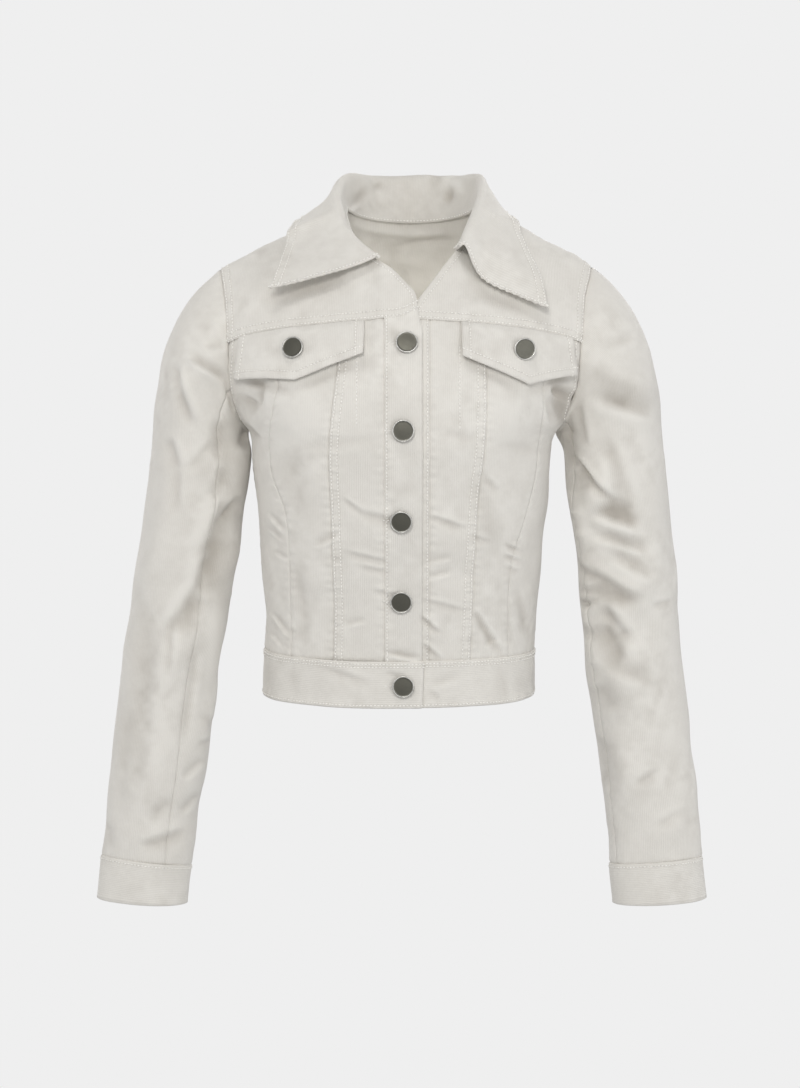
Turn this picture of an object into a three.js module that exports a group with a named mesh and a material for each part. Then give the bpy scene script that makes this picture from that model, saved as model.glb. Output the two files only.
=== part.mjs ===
import * as THREE from "three";

// A cropped corduroy jacket, filled out as on a body with nobody in it, in millimetres with +Z up.
// The origin lies midway between the two points where the neckline crosses the shoulders.
// The front faces -Y. Left and right are the wearer's, so the right side of the garment lies at -X.

// Thickness of the walls: one layer of corduroy, and a folded double layer.
const CLOTH = 1.6;
const DOUBLE = 2.6;
const SEAM_GAP = 0.36;
const LAY_GAP = 0.6;

// Horizontal sections of the torso. middle is the sideways place of the section, halfWidth its reach
// to each side, front and back its reach from the side seams. Above the underarms the width is that
// of the chest carried on through the armholes.
const BODY = [
  { z: -460, middle: -4.5, halfWidth: 126.5, front: 93, back: 80 },
  { z: -408, middle: -2.5, halfWidth: 126, front: 93, back: 78 },
  { z: -350, middle: -1.5, halfWidth: 128.5, front: 100, back: 82 },
  { z: -280, middle: -0.8, halfWidth: 134.5, front: 112, back: 92 },
  { z: -218, middle: -1, halfWidth: 139.5, front: 121, back: 103 },
  { z: -205, middle: -0.6, halfWidth: 143, front: 122, back: 104 },
  { z: -192, middle: -0.2, halfWidth: 152, front: 122, back: 106 },
  { z: -160, middle: 0.5, halfWidth: 166, front: 119, back: 108 },
  { z: -110, middle: 1.5, halfWidth: 181, front: 105, back: 104 },
  { z: -60, middle: 2, halfWidth: 192, front: 84, back: 93 },
  { z: -20, middle: 6, halfWidth: 199, front: 67, back: 79 },
  { z: 20, middle: 9, halfWidth: 205, front: 57, back: 72 },
];
const ROUNDNESS = 2.3;

// The line of the shoulders, measured out from the middle of the neck.
const SHOULDER = [
  { out: 0, right: 50, left: 50 },
  { out: 40, right: 22, left: 22 },
  { out: 62, right: 1, left: 1 },
  { out: 102, right: -17, left: -14.5 },
  { out: 125, right: -29.5, left: -26 },
  { out: 144, right: -39.6, left: -35.5 },
  { out: 160, right: -48, left: -44 },
  { out: 172, right: -55.5, left: -53.5 },
  { out: 205, right: -78, left: -76 },
];
const SHOULDER_FALL = 160;
const SHOULDER_POWER = 1.8;

// Where the neckline, the armholes, the yoke seam and the waistband lie.
const NECK_OUT = 62;
const BACK_NECK_DIP = 10;
const TIP_OUT = 171;
const UNDERARM_Z = -205;
const YOKE_MIDDLE_Z = -100.5;
const YOKE_DROP = 21;
const YOKE_END_TURN = 62;
const YOKE_RISE = 7;
const BAND_TOP_Z = -409;
const HEM_Z = -451;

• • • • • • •

--- Set problem ---
Print the whole listing exactly as it is.

--- Finished answer ---
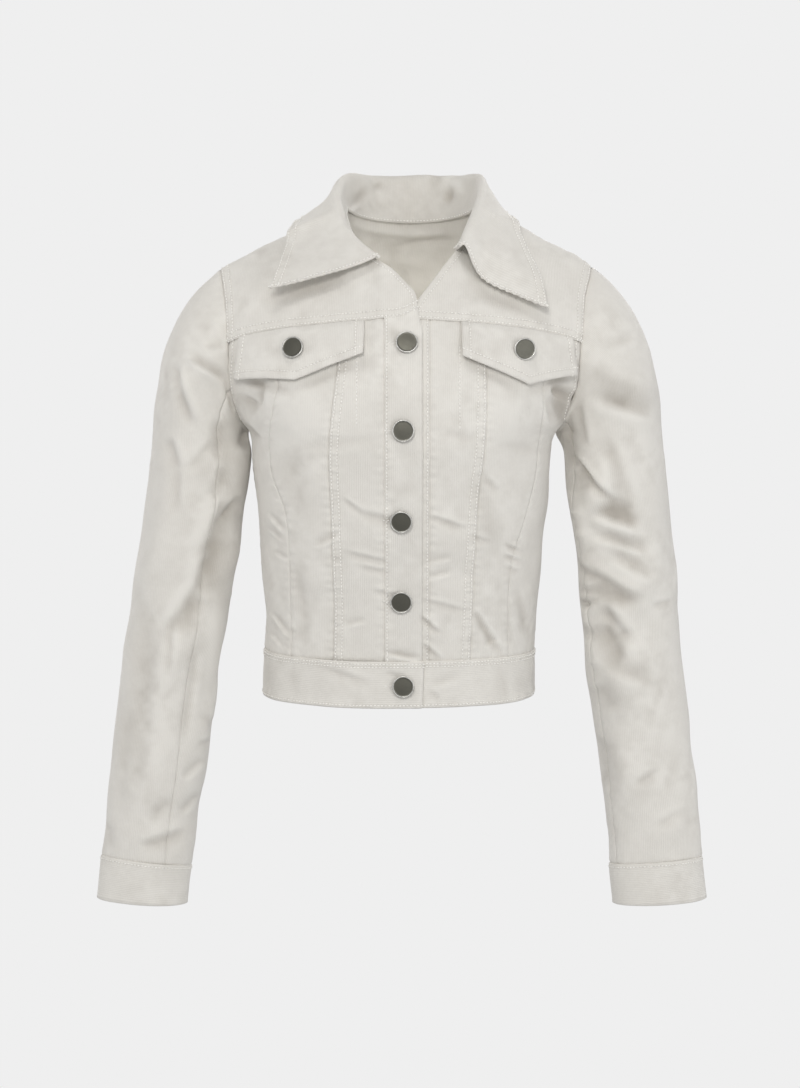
Turn this picture of an object into a three.js module that exports a group with a named mesh and a material for each part. Then give the bpy scene script that makes this picture from that model, saved as model.glb. Output the two files only.
=== part.mjs ===
import * as THREE from "three";

// A cropped corduroy jacket, filled out as on a body with nobody in it, in millimetres with +Z up.
// The origin lies midway between the two points where the neckline crosses the shoulders.
// The front faces -Y. Left and right are the wearer's, so the right side of the garment lies at -X.

// Thickness of the walls: one layer of corduroy, and a folded double layer.
const CLOTH = 1.6;
const DOUBLE = 2.6;
const SEAM_GAP = 0.36;
const LAY_GAP = 0.6;

// Horizontal sections of the torso. middle is the sideways place of the section, halfWidth its reach
// to each side, front and back its reach from the side seams. Above the underarms the width is that
// of the chest carried on through the armholes.
const BODY = [
  { z: -460, middle: -4.5, halfWidth: 126.5, front: 93, back: 80 },
  { z: -408, middle: -2.5, halfWidth: 126, front: 93, back: 78 },
  { z: -350, middle: -1.5, halfWidth: 128.5, front: 100, back: 82 },
  { z: -280, middle: -0.8, halfWidth: 134.5, front: 112, back: 92 },
  { z: -218, middle: -1, halfWidth: 139.5, front: 121, back: 103 },
  { z: -205, middle: -0.6, halfWidth: 143, front: 122, back: 104 },
  { z: -192, middle: -0.2, halfWidth: 152, front: 122, back: 106 },
  { z: -160, middle: 0.5, halfWidth: 166, front: 119, back: 108 },
  { z: -110, middle: 1.5, halfWidth: 181, front: 105, back: 104 },
  { z: -60, middle: 2, halfWidth: 192, front: 84, back: 93 },
  { z: -20, middle: 6, halfWidth: 199, front: 67, back: 79 },
  { z: 20, middle: 9, halfWidth: 205, front: 57, back: 72 },
];
const ROUNDNESS = 2.3;

// The line of the shoulders, measured out from the middle of the neck.
const SHOULDER = [
  { out: 0, right: 50, left: 50 },
  { out: 40, right: 22, left: 22 },
  { out: 62, right: 1, left: 1 },
  { out: 102, right: -17, left: -14.5 },
  { out: 125, right: -29.5, left: -26 },
  { out: 144, right: -39.6, left: -35.5 },
  { out: 160, right: -48, left: -44 },
  { out: 172, right: -55.5, left: -53.5 },
  { out: 205, right: -78, left: -76 },
];
const SHOULDER_FALL = 160;
const SHOULDER_POWER = 1.8;

// Where the neckline, the armholes, the yoke seam and the waistband lie.
const NECK_OUT = 62;
const BACK_NECK_DIP = 10;
const TIP_OUT = 171;
const UNDERARM_Z = -205;
const YOKE_MIDDLE_Z = -100.5;
const YOKE_DROP = 21;
const YOKE_END_TURN = 62;
const YOKE_RISE = 7;
const BAND_TOP_Z = -409;
const HEM_Z = -451;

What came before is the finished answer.